In other Fusion connectors, the security filter executes a graph+join query to flatten the acl collection and then to join it with the main collection. In the case of the incremental Alfresco connector, the graph query is not needed, since the list of readers and denies is already flattened in the acl collection, provided as such by Alfresco’s endpoints related to Solr.
Steps in the security filter:
- Get all groups the current user belongs to <group1> …<groupn>
- Create a filter query to
- Get documents that have ROLE_OWNER and are owned by the <crt_user>
- Get documents with acls whose readers contain the user itself or one of <group1> …<groupn>
- Filter out documents with acls who deny access to the user itself or to<group1> …<groupn>
The incremental Fusion connector follows the same tracking mechanism as Solr used by Alfresco. Why would anyone use this connector instead of the indexing server from Alfresco? There are a few reasons:
- Newer Solr version in Fusion (and faster upgrades)

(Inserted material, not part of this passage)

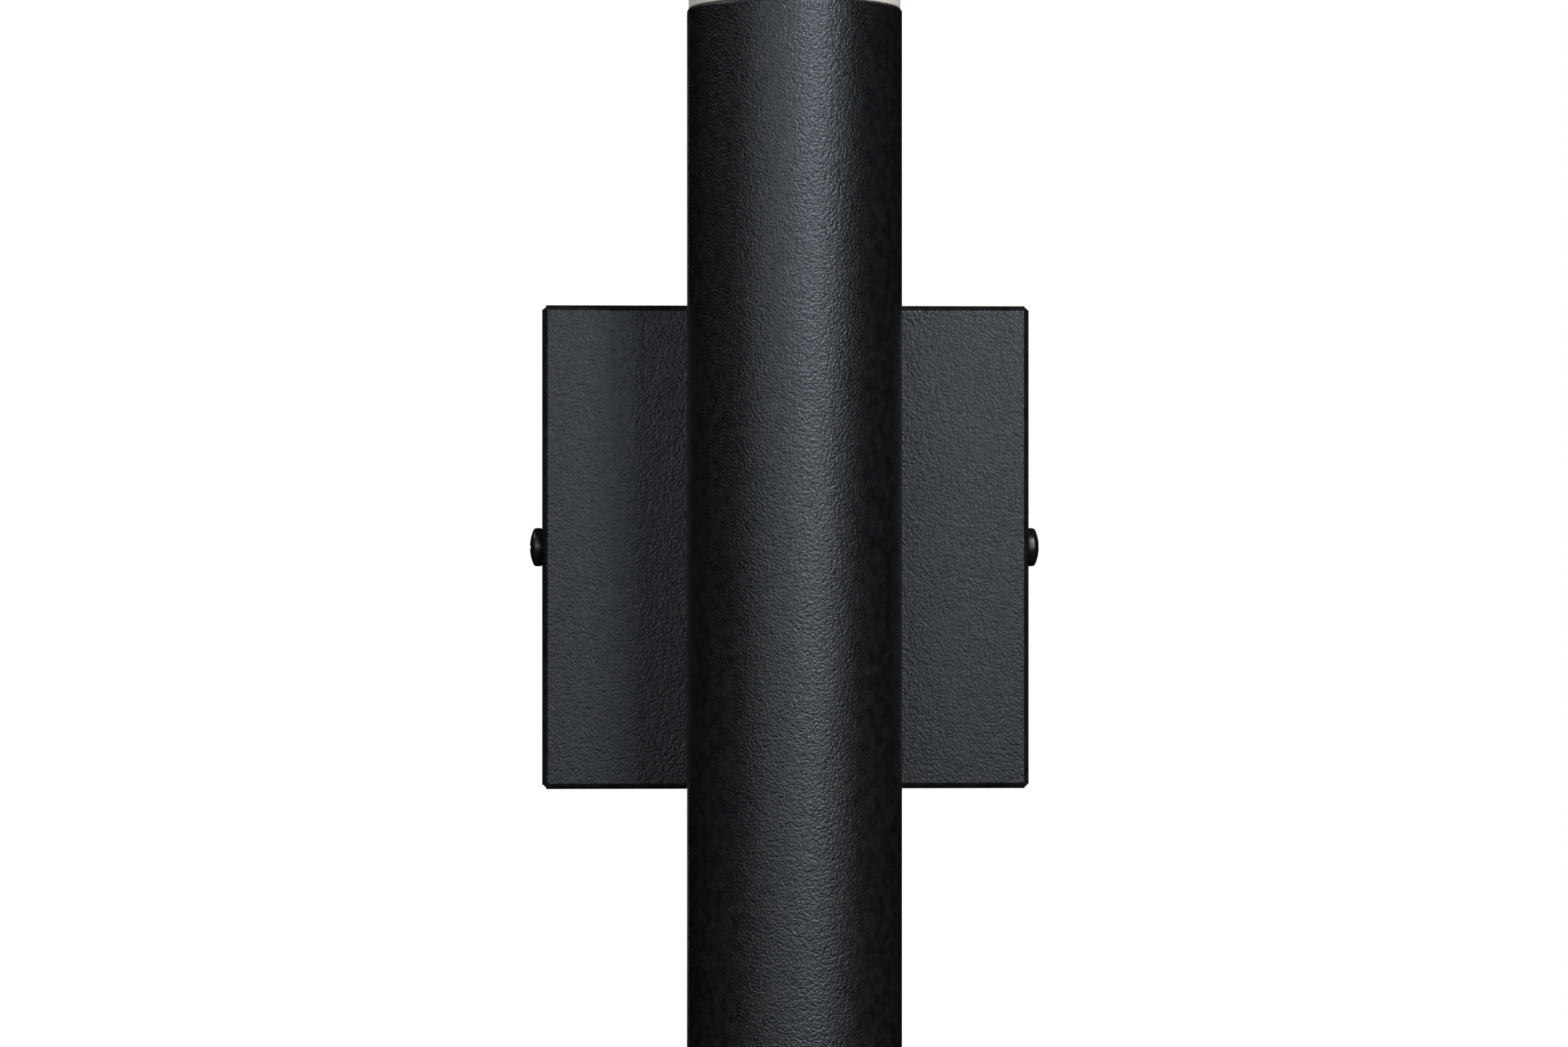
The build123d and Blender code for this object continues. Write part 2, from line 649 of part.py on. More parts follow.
os.makedirs("parts", exist_ok=True)
for name, piece in single_pieces.items():
    export_step(piece, f"parts/{name}.step")
for name, piece in end_pieces.items():
    export_step(piece, f"parts/{name}_top.step")
    export_step(mirror(piece, about=Plane.XY), f"parts/{name}_bottom.step")
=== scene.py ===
import bmesh
import bpy
import json
from math import atan, atan2, cos, degrees, pi, radians, sin, sqrt, tan
from mathutils import Matrix, Vector


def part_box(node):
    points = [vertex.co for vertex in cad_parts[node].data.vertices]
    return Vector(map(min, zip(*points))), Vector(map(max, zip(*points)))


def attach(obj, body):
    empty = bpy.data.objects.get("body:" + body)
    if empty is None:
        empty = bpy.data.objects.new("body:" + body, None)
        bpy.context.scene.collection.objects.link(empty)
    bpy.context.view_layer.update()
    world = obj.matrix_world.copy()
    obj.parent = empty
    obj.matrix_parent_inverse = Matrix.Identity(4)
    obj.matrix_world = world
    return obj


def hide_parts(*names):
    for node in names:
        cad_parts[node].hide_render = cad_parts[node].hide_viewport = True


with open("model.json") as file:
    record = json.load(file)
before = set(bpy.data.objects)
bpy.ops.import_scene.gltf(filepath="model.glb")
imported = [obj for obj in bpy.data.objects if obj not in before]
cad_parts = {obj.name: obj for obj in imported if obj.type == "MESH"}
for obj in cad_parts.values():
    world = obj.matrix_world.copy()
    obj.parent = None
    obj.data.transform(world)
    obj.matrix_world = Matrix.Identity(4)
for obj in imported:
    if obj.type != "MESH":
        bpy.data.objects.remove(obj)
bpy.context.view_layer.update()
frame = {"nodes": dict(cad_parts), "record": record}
mm = 0.001

# ============================================================
# The photograph's viewpoint
# A long lens held level, 1.15 m in front of the canopy and a little left of the light's
# middle, so that the sleeve stands a little right of the canopy's middle.
# ============================================================
photo_width = 2220
photo_height = 1482
focal_length_px = 6613
canopy_middle_px = (1113.3, 774.5)
sensor_width = 36.0
camera_x = -48.7 * mm
camera_y = -1169.8 * mm
nearest_seen = 50 * mm


def add_object(name, data):
    """Puts a mesh, lamp or camera in the scene as an object at the origin."""
    added = bpy.data.objects.new(name, data)
    bpy.context.scene.collection.objects.link(added)
    return added


canopy_low, canopy_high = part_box("canopy")
lens_data = bpy.data.cameras.new("viewpoint")
lens_data.sensor_width = sensor_width
lens_data.lens = sensor_width * focal_length_px / photo_width
lens_data.shift_y = (canopy_middle_px[1] - photo_height / 2) / photo_width
lens_data.clip_start = nearest_seen
camera = add_object("viewpoint", lens_data)
bpy.context.scene.camera = camera
bpy.context.scene.view_settings.view_transform = "Standard"
turn_to_canopy = atan2(-camera_x, canopy_low.y - camera_y)
turn_in_picture = atan2(canopy_middle_px[0] - photo_width / 2, focal_length_px)
camera.location = (camera_x, camera_y, 0)
camera.rotation_euler = (pi / 2, 0, turn_in_picture - turn_to_canopy)


# ============================================================
# Floor
# A pale matt disc well below the light, which fades into the white background at its rim.
# Nothing mirrors it, as if a black flag stood in between.
# ============================================================
floor_below_wall_mount = 450 * mm
floor_radius = 700 * mm
floor_fade_from = 380 * mm
floor_fade_to = 0.98 * floor_radius
floor_glow = 0.4


def linear(hex_colour):
    """An sRGB hex colour as the linear colour that a socket takes."""
    channels = [int(hex_colour[i:i + 2], 16) / 255 for i in (1, 3, 5)]
    return [c / 12.92 if c <= 0.04045 else ((c + 0.055) / 1.055) ** 2.4 for c in channels] + [1.0]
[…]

- Freedom to use advanced features of Solr: join queries, local parameters
- Freedom to add new fields to the index
- Scaling out-of-the-box via zookeeper
- Fusion is nicely integrated with App Studio Enterprise, allowing to quickly build a search application
- Opening up possibilities for enterprise search across multiple sources
- Opening up possibilities for machine learning-based exploration and enrichment of data
The combination between Alfresco and Fusion can provide a powerful search experience with limited effort. The new incremental Lucidworks Fusions connector addresses problems that are not (easily) solved with the existing CMIS-based connector.